● Requirements: Wherever the string "finishes" appears in the listing, copy that line.

● Given material:
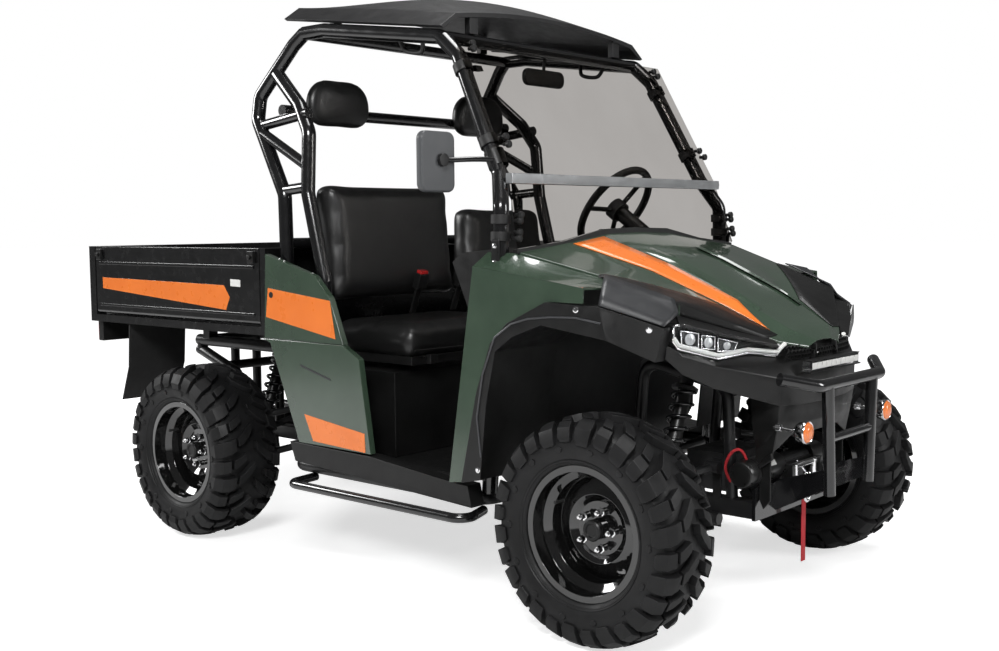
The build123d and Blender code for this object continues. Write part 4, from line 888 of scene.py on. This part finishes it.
def honeycomb():
    """Dark backing and hexagonal cells under the bonnet's lip, and the light bar's cells and frame."""
    backing = bmesh.new()
    outline = mm((302, -214), (320, 0), (302, 214), (298, 214), (314, 0), (298, -214))
    add_prism(backing, [(front_axle + x, y, 0.797) for x, y in outline], (0, 0, 0.038))
    piece("grille_backing", backing, "black_plastic")
    bm = bmesh.new()
    pitch = 0.0165
    for row in range(3):
        for column in range(-12, 13):
            y = (column + 0.5 * (row % 2)) * pitch
            z = 0.798 + row * 0.0128
            if abs(y) > 0.205 or (0.048 < abs(y) < 0.088) or (abs(y) < 0.1 and z > 0.815):
                continue
            plate = front_axle + 0.346 - 0.55 * y * y - (0.010 if z > 0.815 else 0.0)
            stamp(bm, mm((0, 7.6), (6, 8.6), (6, 6.8), (0, 6.6)), (plate, y, z), (1, 0, 0), 6, closed=True)
    piece("grille_cells", bm, "black_plastic")
    cells = bmesh.new()
    low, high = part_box("light_bar")
    for index in range(10):
        width = (high.y - low.y - 0.02) / 10
        start = low.y + 0.01 + index * width
        add_box(cells, (high.x + 0.0004, start + 0.002, low.z + 0.005),
                (high.x + 0.004, start + width - 0.002, high.z - 0.005))
    piece("light_bar_cells", cells, "pale_label", bevel=0.001)
    frame_bar = bmesh.new()
    add_box(frame_bar, (low.x + 0.004, low.y + 0.002, high.z + 0.0004),
            (high.x + 0.004, high.y - 0.002, high.z + 0.004))
    add_box(frame_bar, (low.x - 0.002, low.y - 0.004, low.z - 0.005),
            (high.x + 0.005, high.y + 0.004, low.z - 0.0004))
    piece("light_bar_frame", frame_bar, "black_plastic", bevel=0.001)


def front_lamps():
    """Amber lens in a chrome bowl on a stalk at each side of the nose."""
    face = front_axle + 0.4525 - 0.023
    dome = mm((-4, 0), (-4, 28.5), (3, 29), (7, 26), (8, 22), (7.5, 19.5), (10, 17), (11, 10), (10.8, 0))
    shell = mm((-38, 0), (-38, 10), (-33, 21), (-22, 29), (-6, 32.5), (1, 33.5), (4, 32), (2, 29), (-4, 28.5))
    for name, side in sides:
        centre = Vector((face, side * 0.268, 0.596))
        lens, bowl, stalk = bmesh.new(), bmesh.new(), bmesh.new()
        add_lathe(lens, dome, centre, (1, 0, 0), 48)
        add_lathe(bowl, shell, centre, (1, 0, 0), 48)
        add_rod(stalk, (front_axle + 0.322, side * 0.262, 0.600), centre + Vector((-0.036, 0, 0)), 0.006)
        add_lathe(stalk, mm((0, 0), (0, 12), (14, 10), (16, 0)), (front_axle + 0.330, side * 0.262, 0.600),
                  (1, 0, 0), 24)
        piece(name + "_amber_lens", lens, "amber_lens", ["front_indicators"])
        piece(name + "_lamp_bowl", bowl, "bright_chrome")
        piece(name + "_lamp_stalk", stalk, "bright_chrome")


def springs():
    """Coil spring, brass collar and dark cup on each shock absorber."""
    for index, points in enumerate(islands("shock_absorbers")):
        low, high = min(p.z for p in points), max(p.z for p in points)
        start, stop = [sum(group, Vector()) / len(group) for group in
                       ([p for p in points if p.z < low + 0.03], [p for p in points if p.z > high - 0.03])]
        axis = (stop - start).normalized()
        length = (stop - start).length
        first, second = start + axis * length * 0.16, start + axis * length * 0.90
        side = axis.orthogonal().normalized()
        other = axis.cross(side)
        turns, coil_radius = 9, 0.034
        path = []
        for step in range(turns * 16 + 1):
            share = step / (turns * 16)
            turn = math.tau * turns * share
            swing = coil_radius * (side * math.cos(turn) + other * math.sin(turn))
            path.append(first + (second - first) * share + swing)
        wire(f"spring_{index + 1}", path, 0.0055, "cage_paint")
        collar = bmesh.new()
        add_lathe(collar, mm((-10, 0), (-10, 40), (-3, 42), (0, 40), (0, 0)), first, axis, 32)
        piece(f"spring_collar_{index + 1}", collar, "brass")
        cup = bmesh.new()
        add_lathe(cup, mm((0, 0), (0, 40), (10, 41), (16, 30), (16, 0)), second, axis, 32)
        piece(f"spring_cup_{index + 1}", cup, "black_metal")


# ---- Cab trim ----
def knobs():
    """Black star knobs on the windscreen's clamps."""
    bm = bmesh.new()
    spots = mm((483, 513, 1770), (495, 522, 1752), (660, 559, 1464), (678, 566, 1440), (764, 612, 1222),
               (764, 616, 1205), (766, 621, 1170), (768, 626, 1152))
    for side in (-1, 1):
        for x, y, z in spots:
            stamp(bm, mm((-16, 0), (-16, 6), (0, 6), (0, 12), (10, 12), (13, 8), (13, 0)),
                  (x + 0.006, side * y, z), (1, 0, 0), 10)
    piece("windscreen_knobs", bm, "black_plastic", bevel=0.001)


def rounded_plate(bm, low, high, corner):
    """A plate whose corners, seen from the front, are rounded."""
    add_box(bm, low, high)
    spans = [(edge, edge.verts[0].co - edge.verts[1].co) for edge in bm.edges]
    edges = [edge for edge, span in spans if abs(span.x) > 0.0005 and abs(span.y) < 1e-6]
    bmesh.ops.bevel(bm, geom=edges, offset=corner, segments=6, profile=0.5, affect="EDGES", material=-1)


def mirrors():
    """Rounded mirror shells with their glass, the arm and the clamps."""
    y, z = -0.755, 1.390
    front_x = front_axle - 0.545
    outer, glass, inner, inner_glass, clamp = (bmesh.new() for _ in range(5))
    rounded_plate(outer, (front_x - 0.026, y - 0.073, z - 0.097), (front_x, y + 0.073, z + 0.087), 0.026)
    piece("side_mirror_shell", outer, "mirror_grey", ["side_mirror"], bevel=0.007)
    rounded_plate(glass, (front_x - 0.0275, y - 0.064, z - 0.088), (front_x - 0.0262, y + 0.064, z + 0.078), 0.020)
    piece("side_mirror_glass", glass, "bright_chrome")
    pillar = (front_axle - 0.479, -0.5665, 1.395)
    arm = [(pillar[0] + 0.012, pillar[1] - 0.024, 1.393), (pillar[0] - 0.010, pillar[1] - 0.075, 1.395),
           (front_x - 0.002, y + 0.030, z), (front_x + 0.004, y + 0.010, z)]
    wire("side_mirror_arm", arm, 0.008, "cage_paint", smooth=True)
    along_pillar = Vector((-0.202, 0.037, 0.382)).normalized()
    add_lathe(clamp, mm((-28, 25.4), (-28, 32), (28, 32), (28, 25.4)), pillar, along_pillar, 32, closed=True)
    add_rod(clamp, (front_x + 0.001, y + 0.012, z), (front_x + 0.014, y + 0.012, z), 0.020)
    piece("side_mirror_clamp", clamp, "black_metal", bevel=0.001)
    x = front_axle - 0.731
    rounded_plate(inner, (x - 0.028, -0.112, 1.682), (x - 0.010, 0.112, 1.742), 0.026)
    piece("cabin_mirror_shell", inner, "black_plastic", ["cabin_mirror"], bevel=0.006)
    rounded_plate(inner_glass, (x - 0.0295, -0.104, 1.690), (x - 0.0282, 0.104, 1.734), 0.020)
    piece("cabin_mirror_glass", inner_glass, "bright_chrome")
    stem = [(x - 0.018, 0, 1.728), (x - 0.018, 0, 1.755), (x - 0.010, 0, 1.785)]
    wire("cabin_mirror_stem", stem, 0.006, "black_plastic", smooth=True)


def cab_trim():
    """Screen bar, grab handles, buckles, and the pillar foot plates with their screws."""
    bar = bmesh.new()
    x = front_axle - 0.404
    rounded = [(x - 0.008, 1.318), (x + 0.018, 1.318), (x + 0.020, 1.334), (x + 0.018, 1.350), (x - 0.008, 1.350)]
    add_prism(bar, [(px, -0.601, pz) for px, pz in rounded], (0, 1.202, 0))
    piece("screen_bar", bar, "brushed_bar", bevel=0.002)
    for name, side in sides:
        y = side * 0.505
        loop = [(0.150, y, 1.823), (0.155, y - side * 0.012, 1.792), (0.175, y - side * 0.016, 1.776),
                (0.235, y - side * 0.016, 1.766), (0.255, y - side * 0.012, 1.776), (0.262, y, 1.806)]
        wire(name + "_grab_handle", loop, 0.0075, "black_rubber", smooth=True)
    for name, y in (("passenger", -0.228), ("driver", -0.008)):
        stalk, button = bmesh.new(), bmesh.new()
        for bm, half, outline in ((stalk, 0.014, mm((-90, 866), (-80, 866), (-40, 972), (-50, 974))),
                                  (stalk, 0.023, mm((-62, 962), (-32, 956), (-14, 1010), (-44, 1018))),
                                  (button, 0.018, mm((-42, 1017.5), (-17, 1011), (-14, 1024), (-38, 1030)))):
            add_prism(bm, [(x, y - half, z) for x, z in outline], (0, 2 * half, 0))
        piece(name + "_buckle", stalk, "black_plastic", bevel=0.003)
        piece(name + "_buckle_button", button, "red_lens", bevel=0.002)
    plates = bmesh.new()
    for side in (-1, 1):
        add_box(plates, (0.706, side * 0.664, 1.060), (0.738, side * 0.672, 1.150))
        add_box(plates, (0.700, side * 0.650, 1.050), (0.752, side * 0.668, 1.084))
    piece("pillar_plates", plates, "black_metal", bevel=0.004)
    for name, side in (("pillar_screws", -1), ("left_pillar_screws", 1)):
        places = [(0.722, side * 0.672, z) for z in (1.080, 1.130)]
        screws(name, places, (0, side, 0), 0.007, "bright_chrome")


def flat_patch(name, outline, y, thickness, body, finish):
    """A thin patch on a side face, from (x, z) points; both sides get one."""
    for label, side in sides:
        bm = bmesh.new()
        add_prism(bm, [(x, side * y, z) for x, z in outline], (0, side * thickness, 0))
        rides = body if isinstance(body, str) else body[label]
        piece(f"{label}_{name}", bm, finish, bevel=0.0004, body=rides)


def side_trim():
    """Orange bands on the bed and cab sides, the filler hole, the panel slot and a label."""
    gates = {"left": "left_gate", "right": "right_gate"}
    hole = [math.tau * step / 16 for step in range(16)]
    hole = [(-0.295 + 0.011 * math.cos(turn), 0.951 + 0.011 * math.sin(turn)) for turn in hole]
    flat_patch("bed_band", mm((-1440, 986), (-600, 976), (-566, 932), (-590, 884), (-1440, 941)), 0.7002, 0.001,
               gates, "orange_film")
    flat_patch("quarter_band", mm((-313, 975), (20, 941), (45, 812), (-327, 871)), 0.7202, 0.001, "chassis",
               "orange_film")
    flat_patch("step_patch", mm((-117, 543), (190, 507), (193, 443), (-72, 453)), 0.7282, 0.001, "chassis",
               "orange_film")
    flat_patch("filler_hole", hole, 0.7213, 0.0012, "chassis", "black_plastic")
    flat_patch("lower_panel_slot", mm((-133, 716), (24, 677), (24, 670), (-133, 709)), 0.7282, 0.0012, "chassis",
               "satin_grey")
    flat_patch("bed_label", mm((-560, 1000), (-500, 998), (-500, 972), (-560, 974)), 0.7002, 0.0008, gates,
               "pale_label")


def side_hit(node, x, z, side):
    """Where a ray from the side meets a CAD node, with the outward normal there."""
    cad = nodes[node]
    tree = BVHTree.FromPolygons([cad.matrix_world @ v.co for v in cad.data.vertices],
                                [tuple(p.vertices) for p in cad.data.polygons])
    place, normal, _, _ = tree.ray_cast(Vector((x, side * 1.2, z)), Vector((0, -side, 0)))
    return place, normal


def flare_trim():
    """Screws along each front flare and the raised line inside them."""
    for name, side in sides:
        bm = bmesh.new()
        for x, z in mm((769, 878), (892, 944), (1056, 953), (1241, 899), (695, 609), (725, 460), (722, 745)):
            place, normal = side_hit("front_wheel_arches", x, z, side)
            if place is None:
                continue
            stamp(bm, mm((-2, 0), (-2, 9.5), (1.5, 9), (2.5, 6), (4.5, 5), (4.5, 0)), place, normal, 20)
        piece(name + "_flare_screws", bm, "bright_chrome")
        path = []
        for x, z in mm((752, 400), (738, 500), (722, 620), (745, 750), (790, 862), (850, 905), (905, 922),
                       (980, 930), (1056, 930), (1130, 916)):
            place, normal = side_hit("front_wheel_arches", x, z, side)
            if place is not None:
                path.append(place + normal * 0.001)
        if len(path) > 2:
            wire(name + "_flare_line", path, 0.003, "grey_plastic")


def bed_trim():
    """Pressed rails and corner latches of the side gates, and the tail lamp housings."""
    low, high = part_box("right_side_gate")
    for label, side, body in (("right", -1, "right_gate"), ("left", 1, "left_gate")):
        rails, latch = bmesh.new(), bmesh.new()
        y = side * 0.7002
        for z0, z1 in ((1.040, 1.052), (0.868, 0.878)):
            outline = [(low.x + 0.03, y, z0), (high.x - 0.03, y, z0), (high.x - 0.03, y, z1), (low.x + 0.03, y, z1)]
            add_prism(rails, outline, (0, side * 0.004, 0))
        piece(label + "_gate_rails", rails, "bed_paint", bevel=0.0015, body=body)
        for x in (high.x - 0.055, low.x + 0.020):
            outline = [(x, y, 1.060), (x + 0.034, y, 1.060), (x + 0.034, y, 1.104), (x, y, 1.104)]
            add_prism(latch, outline, (0, side * 0.012, 0))
            add_rod(latch, (x + 0.017, y + side * 0.012, 1.082), (x + 0.017, y + side * 0.022, 1.082), 0.008)
        piece(label + "_gate_latches", latch, "black_metal", bevel=0.002, body=body)
    for label, points in zip(("first", "second"), islands("tail_lamps")):
        corner = Vector([min(p[axis] for p in points) for axis in range(3)])
        far = Vector([max(p[axis] for p in points) for axis in range(3)])
        shell = bmesh.new()
        add_box(shell, (corner.x + 0.006, corner.y - 0.004, corner.z - 0.004),
                (far.x + 0.002, far.y + 0.004, far.z + 0.004))
        piece(label + "_tail_housing", shell, "black_plastic", bevel=0.003, body="bed")


place_camera()
studio()
finishes = make_finishes()
slot_of = {part["node"]: part["material_slot"] for part in frame["record"]["subparts"]}
for node, cad in nodes.items():
    cad.data.materials.clear()
    cad.data.materials.append(finishes[slot_of[node]])
for node in """front_fenders fender_caps front_wheel_arches rear_quarter_panels lower_side_panels sill_covers
            seat_box dashboard bed_tub left_side_gate right_side_gate tailgate roof_panel roll_cage bull_bar
            light_bar mud_flaps floor_pan windscreen_fittings steering_wheel chassis_frame""".split():
    soften(node)
wheels()
seats()
bonnet_trim()
bonnet_shade()
wing_caps()
headlamps()
honeycomb()
nose()
winch()
strap()
front_lamps()
springs()
knobs()
mirrors()
cab_trim()
side_trim()
flare_trim()
bed_trim()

● Exercise response:
The build123d and Blender code for this object continues. Write part 4, from line 888 of scene.py on. This part finishes it.
finishes = make_finishes()
    cad.data.materials.append(finishes[slot_of[node]])